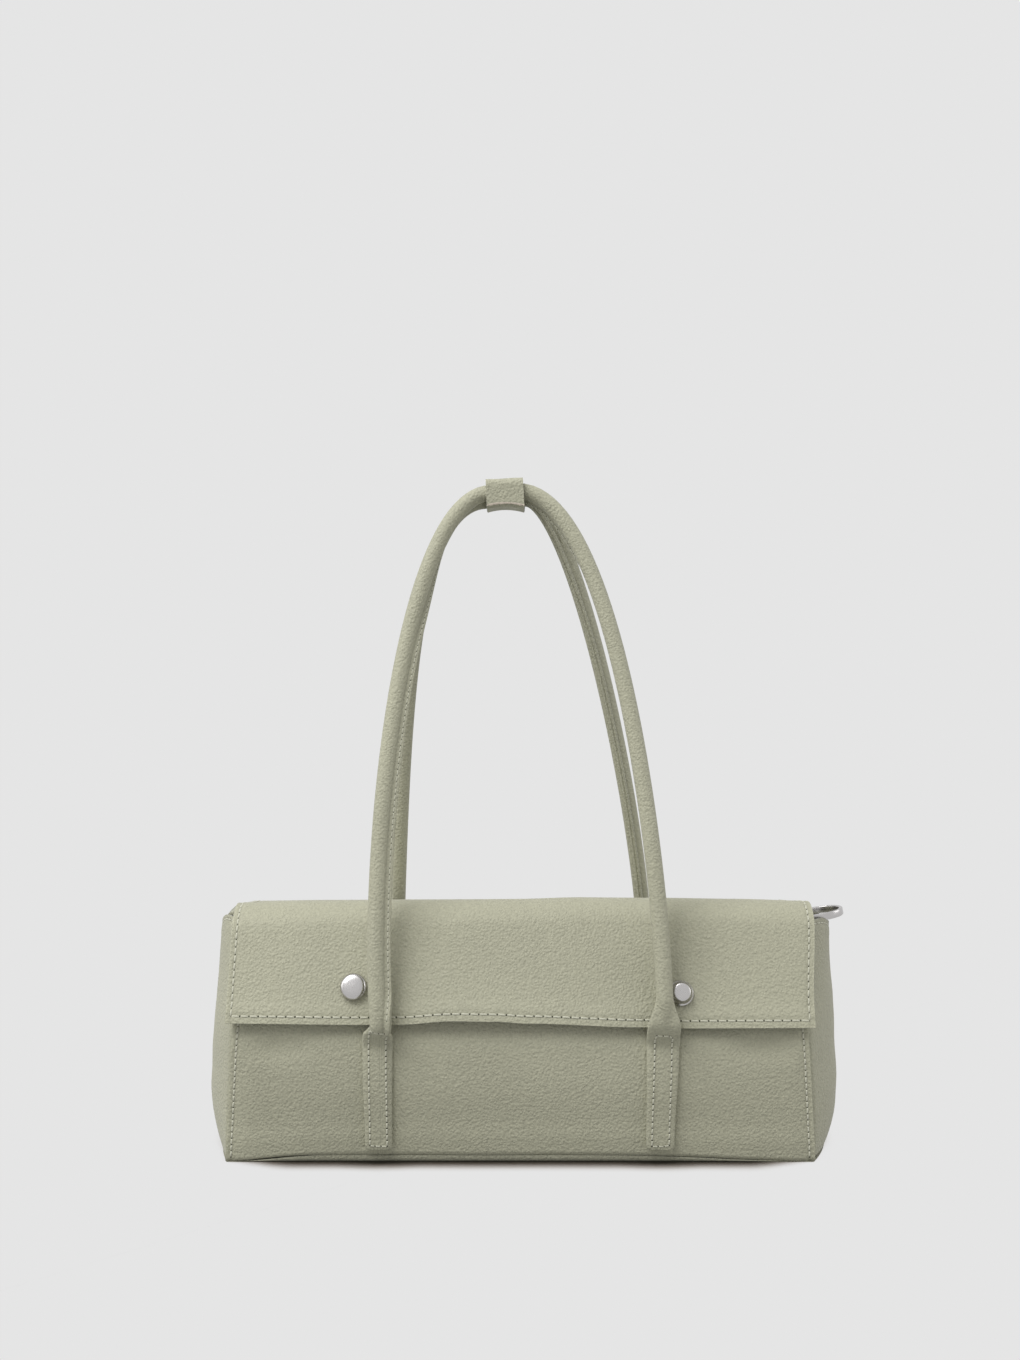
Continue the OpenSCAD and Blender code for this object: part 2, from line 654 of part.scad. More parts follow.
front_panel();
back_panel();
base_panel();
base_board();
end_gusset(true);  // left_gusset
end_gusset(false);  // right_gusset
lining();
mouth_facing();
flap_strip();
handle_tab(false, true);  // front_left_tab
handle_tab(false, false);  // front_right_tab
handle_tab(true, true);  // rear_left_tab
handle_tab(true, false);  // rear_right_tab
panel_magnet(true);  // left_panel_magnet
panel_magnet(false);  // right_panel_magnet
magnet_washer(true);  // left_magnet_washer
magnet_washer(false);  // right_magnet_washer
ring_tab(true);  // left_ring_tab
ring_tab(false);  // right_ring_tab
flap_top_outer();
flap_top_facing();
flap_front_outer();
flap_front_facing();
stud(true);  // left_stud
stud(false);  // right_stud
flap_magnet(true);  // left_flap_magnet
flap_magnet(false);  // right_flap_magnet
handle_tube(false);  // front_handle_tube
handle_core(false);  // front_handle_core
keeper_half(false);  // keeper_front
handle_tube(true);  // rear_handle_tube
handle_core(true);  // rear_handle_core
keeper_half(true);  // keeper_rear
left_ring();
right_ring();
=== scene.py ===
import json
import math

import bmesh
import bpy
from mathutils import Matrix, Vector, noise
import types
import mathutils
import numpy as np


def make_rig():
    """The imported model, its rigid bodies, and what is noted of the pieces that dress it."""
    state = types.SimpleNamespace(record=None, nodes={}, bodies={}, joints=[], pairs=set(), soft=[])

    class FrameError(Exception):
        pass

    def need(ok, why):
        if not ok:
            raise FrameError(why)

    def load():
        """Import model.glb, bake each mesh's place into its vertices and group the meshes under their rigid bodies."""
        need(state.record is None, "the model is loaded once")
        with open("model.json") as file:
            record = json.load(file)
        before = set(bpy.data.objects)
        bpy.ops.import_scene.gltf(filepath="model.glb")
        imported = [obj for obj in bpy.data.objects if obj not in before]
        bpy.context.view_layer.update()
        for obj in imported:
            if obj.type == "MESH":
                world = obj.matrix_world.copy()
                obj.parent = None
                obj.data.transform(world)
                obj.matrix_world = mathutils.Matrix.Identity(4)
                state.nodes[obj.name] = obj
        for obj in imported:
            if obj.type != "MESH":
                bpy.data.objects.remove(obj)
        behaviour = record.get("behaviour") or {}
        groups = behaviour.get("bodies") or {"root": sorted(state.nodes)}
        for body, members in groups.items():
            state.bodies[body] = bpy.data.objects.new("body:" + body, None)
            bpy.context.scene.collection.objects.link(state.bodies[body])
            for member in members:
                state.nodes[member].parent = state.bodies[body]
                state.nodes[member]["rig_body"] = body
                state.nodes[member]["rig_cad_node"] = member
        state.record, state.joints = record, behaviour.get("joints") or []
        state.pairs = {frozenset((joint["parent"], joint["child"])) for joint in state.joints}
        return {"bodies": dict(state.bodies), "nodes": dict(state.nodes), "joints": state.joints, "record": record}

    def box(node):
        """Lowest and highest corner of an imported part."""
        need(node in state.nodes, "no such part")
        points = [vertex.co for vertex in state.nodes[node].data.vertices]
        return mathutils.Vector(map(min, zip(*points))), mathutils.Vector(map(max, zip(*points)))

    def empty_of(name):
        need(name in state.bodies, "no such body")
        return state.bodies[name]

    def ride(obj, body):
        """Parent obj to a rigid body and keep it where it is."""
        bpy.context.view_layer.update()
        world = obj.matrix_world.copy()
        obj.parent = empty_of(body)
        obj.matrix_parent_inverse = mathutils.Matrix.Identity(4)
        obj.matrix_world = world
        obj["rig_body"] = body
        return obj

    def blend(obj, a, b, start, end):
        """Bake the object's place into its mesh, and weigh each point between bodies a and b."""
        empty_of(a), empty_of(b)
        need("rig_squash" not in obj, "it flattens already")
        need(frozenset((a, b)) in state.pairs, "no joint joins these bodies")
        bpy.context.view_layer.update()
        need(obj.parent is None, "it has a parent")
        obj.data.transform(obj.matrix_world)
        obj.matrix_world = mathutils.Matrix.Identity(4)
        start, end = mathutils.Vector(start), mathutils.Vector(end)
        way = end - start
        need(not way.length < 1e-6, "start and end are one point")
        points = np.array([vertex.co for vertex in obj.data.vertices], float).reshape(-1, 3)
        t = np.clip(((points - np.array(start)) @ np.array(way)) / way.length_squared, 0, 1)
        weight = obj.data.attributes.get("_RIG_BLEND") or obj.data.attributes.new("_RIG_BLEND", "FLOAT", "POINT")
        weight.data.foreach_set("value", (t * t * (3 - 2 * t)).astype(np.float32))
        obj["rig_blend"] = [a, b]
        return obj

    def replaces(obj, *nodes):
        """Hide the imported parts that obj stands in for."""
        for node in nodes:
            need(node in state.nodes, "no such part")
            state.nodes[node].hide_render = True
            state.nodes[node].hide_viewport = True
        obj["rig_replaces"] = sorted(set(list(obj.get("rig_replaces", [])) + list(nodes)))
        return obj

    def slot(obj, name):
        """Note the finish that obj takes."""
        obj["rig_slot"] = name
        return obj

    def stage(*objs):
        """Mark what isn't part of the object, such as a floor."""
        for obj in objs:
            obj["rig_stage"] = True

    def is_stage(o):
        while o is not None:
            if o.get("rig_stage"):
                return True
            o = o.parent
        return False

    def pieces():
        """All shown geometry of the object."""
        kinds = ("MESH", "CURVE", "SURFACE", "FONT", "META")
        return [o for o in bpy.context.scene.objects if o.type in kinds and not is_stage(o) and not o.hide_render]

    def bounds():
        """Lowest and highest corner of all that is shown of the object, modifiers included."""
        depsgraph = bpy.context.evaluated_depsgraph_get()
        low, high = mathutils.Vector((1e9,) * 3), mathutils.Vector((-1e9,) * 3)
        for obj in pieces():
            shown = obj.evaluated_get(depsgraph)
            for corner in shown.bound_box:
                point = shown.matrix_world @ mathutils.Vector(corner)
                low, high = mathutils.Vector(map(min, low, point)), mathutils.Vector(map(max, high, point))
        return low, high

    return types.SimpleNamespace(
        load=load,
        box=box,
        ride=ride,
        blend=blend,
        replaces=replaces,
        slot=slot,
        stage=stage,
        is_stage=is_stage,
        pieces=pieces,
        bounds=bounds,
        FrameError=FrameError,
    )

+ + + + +

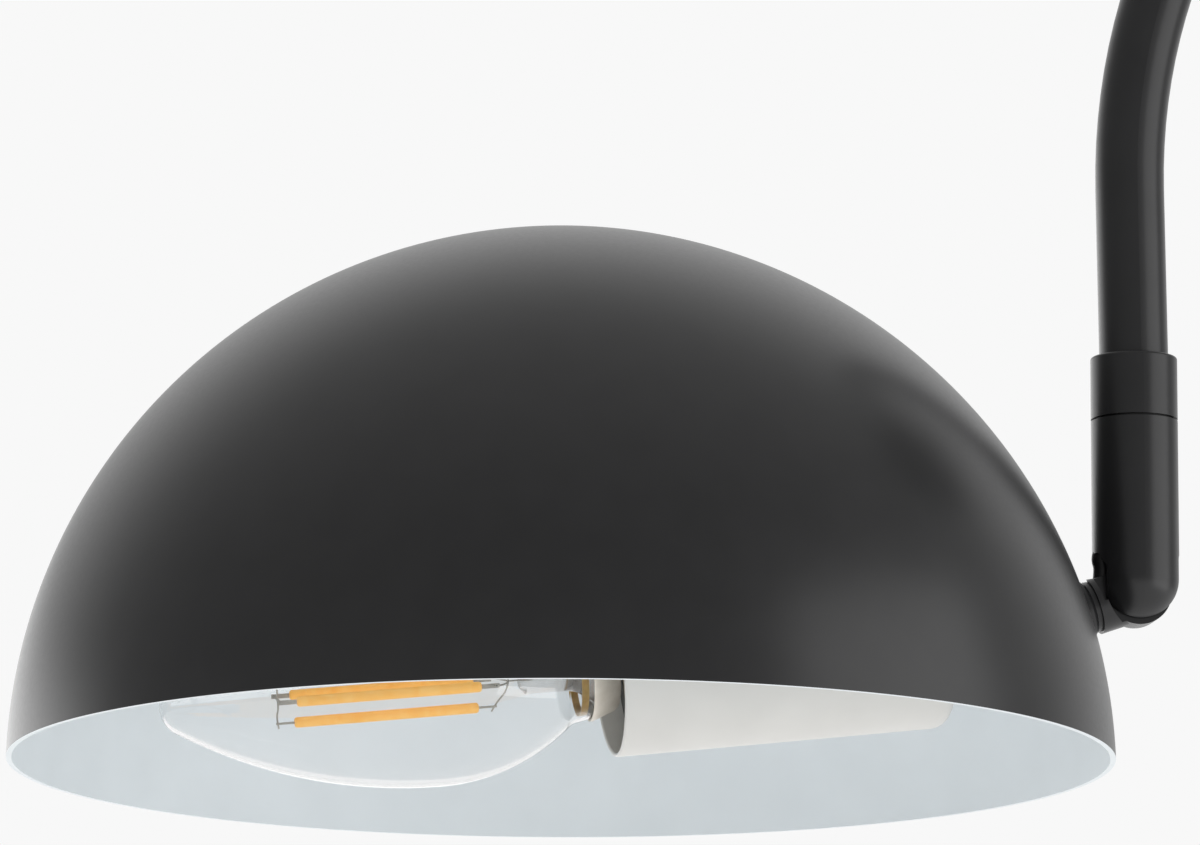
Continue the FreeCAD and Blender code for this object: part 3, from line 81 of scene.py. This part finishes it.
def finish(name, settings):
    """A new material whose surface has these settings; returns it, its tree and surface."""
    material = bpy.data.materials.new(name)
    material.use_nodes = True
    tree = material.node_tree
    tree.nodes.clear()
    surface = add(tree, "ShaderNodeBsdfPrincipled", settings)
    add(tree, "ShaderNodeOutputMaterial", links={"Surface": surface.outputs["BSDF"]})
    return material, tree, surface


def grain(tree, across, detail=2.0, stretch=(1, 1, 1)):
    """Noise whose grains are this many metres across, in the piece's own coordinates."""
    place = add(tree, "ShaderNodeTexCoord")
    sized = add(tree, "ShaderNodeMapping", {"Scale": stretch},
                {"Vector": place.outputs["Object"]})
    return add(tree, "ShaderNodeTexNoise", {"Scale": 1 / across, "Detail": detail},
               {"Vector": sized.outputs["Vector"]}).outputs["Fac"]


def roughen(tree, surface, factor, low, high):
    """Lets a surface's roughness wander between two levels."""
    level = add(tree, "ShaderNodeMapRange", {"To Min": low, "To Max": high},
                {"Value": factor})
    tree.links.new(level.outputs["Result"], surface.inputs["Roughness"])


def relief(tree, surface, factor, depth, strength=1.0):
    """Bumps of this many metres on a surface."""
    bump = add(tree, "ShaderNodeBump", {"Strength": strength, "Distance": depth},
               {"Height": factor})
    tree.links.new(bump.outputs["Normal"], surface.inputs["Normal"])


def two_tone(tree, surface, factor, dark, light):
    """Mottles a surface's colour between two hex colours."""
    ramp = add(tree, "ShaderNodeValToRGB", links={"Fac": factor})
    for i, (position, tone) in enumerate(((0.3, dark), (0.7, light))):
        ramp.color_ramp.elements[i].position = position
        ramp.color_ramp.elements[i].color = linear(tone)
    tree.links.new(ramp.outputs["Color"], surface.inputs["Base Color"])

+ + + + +

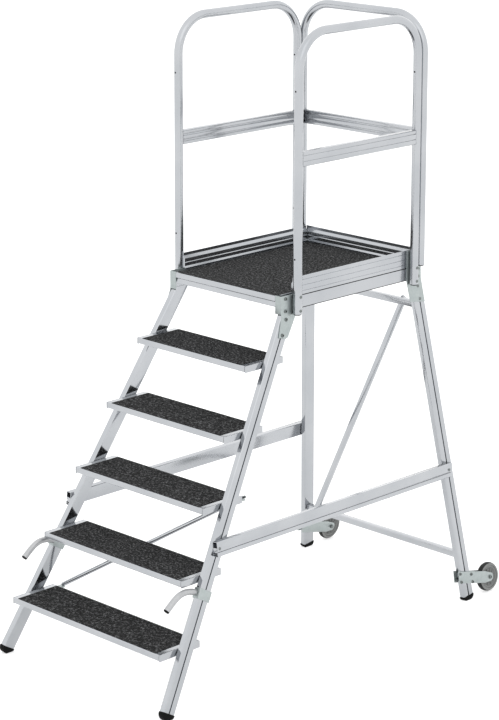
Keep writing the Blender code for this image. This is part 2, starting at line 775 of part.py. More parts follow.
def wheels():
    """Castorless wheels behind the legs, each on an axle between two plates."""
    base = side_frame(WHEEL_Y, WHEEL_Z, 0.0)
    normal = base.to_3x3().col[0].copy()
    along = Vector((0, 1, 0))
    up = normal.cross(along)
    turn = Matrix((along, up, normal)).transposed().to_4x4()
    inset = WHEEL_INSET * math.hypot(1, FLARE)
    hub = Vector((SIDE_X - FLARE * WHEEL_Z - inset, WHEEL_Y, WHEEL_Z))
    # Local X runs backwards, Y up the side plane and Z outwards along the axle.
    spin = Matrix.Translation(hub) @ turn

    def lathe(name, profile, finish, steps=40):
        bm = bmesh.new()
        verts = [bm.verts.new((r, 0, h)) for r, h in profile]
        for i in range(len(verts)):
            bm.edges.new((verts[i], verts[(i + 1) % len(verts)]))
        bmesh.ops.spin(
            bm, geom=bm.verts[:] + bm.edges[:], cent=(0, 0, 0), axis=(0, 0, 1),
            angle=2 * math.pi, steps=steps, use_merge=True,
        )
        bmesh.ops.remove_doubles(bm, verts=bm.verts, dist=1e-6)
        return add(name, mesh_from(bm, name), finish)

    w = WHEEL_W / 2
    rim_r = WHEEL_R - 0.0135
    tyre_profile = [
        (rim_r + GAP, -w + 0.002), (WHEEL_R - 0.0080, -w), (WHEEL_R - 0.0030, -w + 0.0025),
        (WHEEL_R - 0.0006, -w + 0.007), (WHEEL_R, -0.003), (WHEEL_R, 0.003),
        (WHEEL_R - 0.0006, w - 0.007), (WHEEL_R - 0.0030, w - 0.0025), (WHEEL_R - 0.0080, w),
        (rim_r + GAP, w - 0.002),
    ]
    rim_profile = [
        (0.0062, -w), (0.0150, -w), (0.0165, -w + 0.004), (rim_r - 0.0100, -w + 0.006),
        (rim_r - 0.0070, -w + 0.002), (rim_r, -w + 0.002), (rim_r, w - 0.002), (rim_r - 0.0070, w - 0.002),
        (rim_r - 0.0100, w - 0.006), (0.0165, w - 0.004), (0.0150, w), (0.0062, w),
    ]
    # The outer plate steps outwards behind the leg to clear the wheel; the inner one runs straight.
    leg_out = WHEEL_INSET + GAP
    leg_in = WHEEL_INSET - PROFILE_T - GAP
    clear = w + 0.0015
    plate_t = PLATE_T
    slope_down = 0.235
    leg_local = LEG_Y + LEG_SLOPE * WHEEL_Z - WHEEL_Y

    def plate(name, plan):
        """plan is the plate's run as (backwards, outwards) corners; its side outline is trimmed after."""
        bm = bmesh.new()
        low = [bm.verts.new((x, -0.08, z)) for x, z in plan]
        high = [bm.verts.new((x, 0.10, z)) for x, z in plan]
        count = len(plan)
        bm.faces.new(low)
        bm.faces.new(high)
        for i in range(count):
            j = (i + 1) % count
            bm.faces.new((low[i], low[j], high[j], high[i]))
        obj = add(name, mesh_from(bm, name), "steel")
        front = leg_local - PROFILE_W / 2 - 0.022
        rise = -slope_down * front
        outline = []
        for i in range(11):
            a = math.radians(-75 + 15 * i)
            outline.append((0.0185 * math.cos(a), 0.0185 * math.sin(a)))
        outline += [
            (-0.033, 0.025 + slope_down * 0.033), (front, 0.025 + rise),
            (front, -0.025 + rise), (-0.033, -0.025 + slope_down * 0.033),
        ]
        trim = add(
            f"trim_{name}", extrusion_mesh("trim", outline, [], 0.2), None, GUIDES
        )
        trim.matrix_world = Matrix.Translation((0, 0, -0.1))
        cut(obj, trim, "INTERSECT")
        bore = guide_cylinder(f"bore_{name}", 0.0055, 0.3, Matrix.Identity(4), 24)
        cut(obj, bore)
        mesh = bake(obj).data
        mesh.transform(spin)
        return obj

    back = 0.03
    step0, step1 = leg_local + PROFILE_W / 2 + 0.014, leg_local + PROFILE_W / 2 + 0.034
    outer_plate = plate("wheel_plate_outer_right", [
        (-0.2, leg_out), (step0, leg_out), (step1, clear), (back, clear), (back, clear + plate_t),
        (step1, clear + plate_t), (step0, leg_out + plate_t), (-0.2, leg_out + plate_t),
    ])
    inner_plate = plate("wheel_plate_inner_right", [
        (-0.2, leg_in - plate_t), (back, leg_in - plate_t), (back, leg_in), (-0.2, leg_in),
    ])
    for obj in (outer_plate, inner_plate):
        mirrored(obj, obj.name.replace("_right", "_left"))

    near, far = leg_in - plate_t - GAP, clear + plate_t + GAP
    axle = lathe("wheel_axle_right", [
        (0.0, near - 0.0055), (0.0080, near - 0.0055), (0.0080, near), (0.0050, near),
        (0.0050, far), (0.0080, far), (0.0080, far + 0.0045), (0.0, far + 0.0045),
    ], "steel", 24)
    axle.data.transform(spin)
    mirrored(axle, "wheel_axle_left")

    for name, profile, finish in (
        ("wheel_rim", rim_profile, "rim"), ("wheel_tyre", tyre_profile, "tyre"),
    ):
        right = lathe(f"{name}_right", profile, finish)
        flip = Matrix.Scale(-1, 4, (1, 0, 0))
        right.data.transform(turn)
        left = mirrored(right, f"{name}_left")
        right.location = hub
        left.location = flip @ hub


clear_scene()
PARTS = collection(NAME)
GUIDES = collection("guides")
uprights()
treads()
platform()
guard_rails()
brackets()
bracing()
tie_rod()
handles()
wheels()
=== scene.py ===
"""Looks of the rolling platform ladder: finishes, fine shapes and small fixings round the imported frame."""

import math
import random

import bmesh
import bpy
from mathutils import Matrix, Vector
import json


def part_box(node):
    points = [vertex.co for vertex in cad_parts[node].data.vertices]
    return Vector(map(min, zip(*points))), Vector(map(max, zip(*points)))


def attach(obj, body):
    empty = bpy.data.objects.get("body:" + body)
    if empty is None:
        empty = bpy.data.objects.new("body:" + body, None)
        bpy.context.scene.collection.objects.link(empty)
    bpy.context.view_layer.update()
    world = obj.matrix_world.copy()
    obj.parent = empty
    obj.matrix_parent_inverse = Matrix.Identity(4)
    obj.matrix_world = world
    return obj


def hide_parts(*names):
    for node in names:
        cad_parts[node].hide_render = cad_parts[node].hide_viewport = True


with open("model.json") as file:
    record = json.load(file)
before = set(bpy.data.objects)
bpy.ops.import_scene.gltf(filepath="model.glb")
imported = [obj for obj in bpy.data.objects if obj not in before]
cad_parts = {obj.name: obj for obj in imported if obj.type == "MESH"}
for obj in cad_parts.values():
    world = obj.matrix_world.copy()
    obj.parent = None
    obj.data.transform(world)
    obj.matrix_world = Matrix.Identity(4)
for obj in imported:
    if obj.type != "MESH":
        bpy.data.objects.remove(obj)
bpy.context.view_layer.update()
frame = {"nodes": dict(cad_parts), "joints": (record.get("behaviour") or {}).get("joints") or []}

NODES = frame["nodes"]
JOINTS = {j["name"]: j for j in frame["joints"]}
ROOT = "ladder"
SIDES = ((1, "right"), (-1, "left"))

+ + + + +

Work required » Reproduce the lines exactly, taking as the first line the one with "clear_scene()" and as the last line the one with "if empty is", and include nothing else.

Result for this exercise »
clear_scene()
PARTS = collection(NAME)
GUIDES = collection("guides")
uprights()
treads()
platform()
guard_rails()
brackets()
bracing()
tie_rod()
handles()
wheels()
=== scene.py ===
"""Looks of the rolling platform ladder: finishes, fine shapes and small fixings round the imported frame."""

import math
import random

import bmesh
import bpy
from mathutils import Matrix, Vector
import json


def part_box(node):
    points = [vertex.co for vertex in cad_parts[node].data.vertices]
    return Vector(map(min, zip(*points))), Vector(map(max, zip(*points)))


def attach(obj, body):
    empty = bpy.data.objects.get("body:" + body)
    if empty is None:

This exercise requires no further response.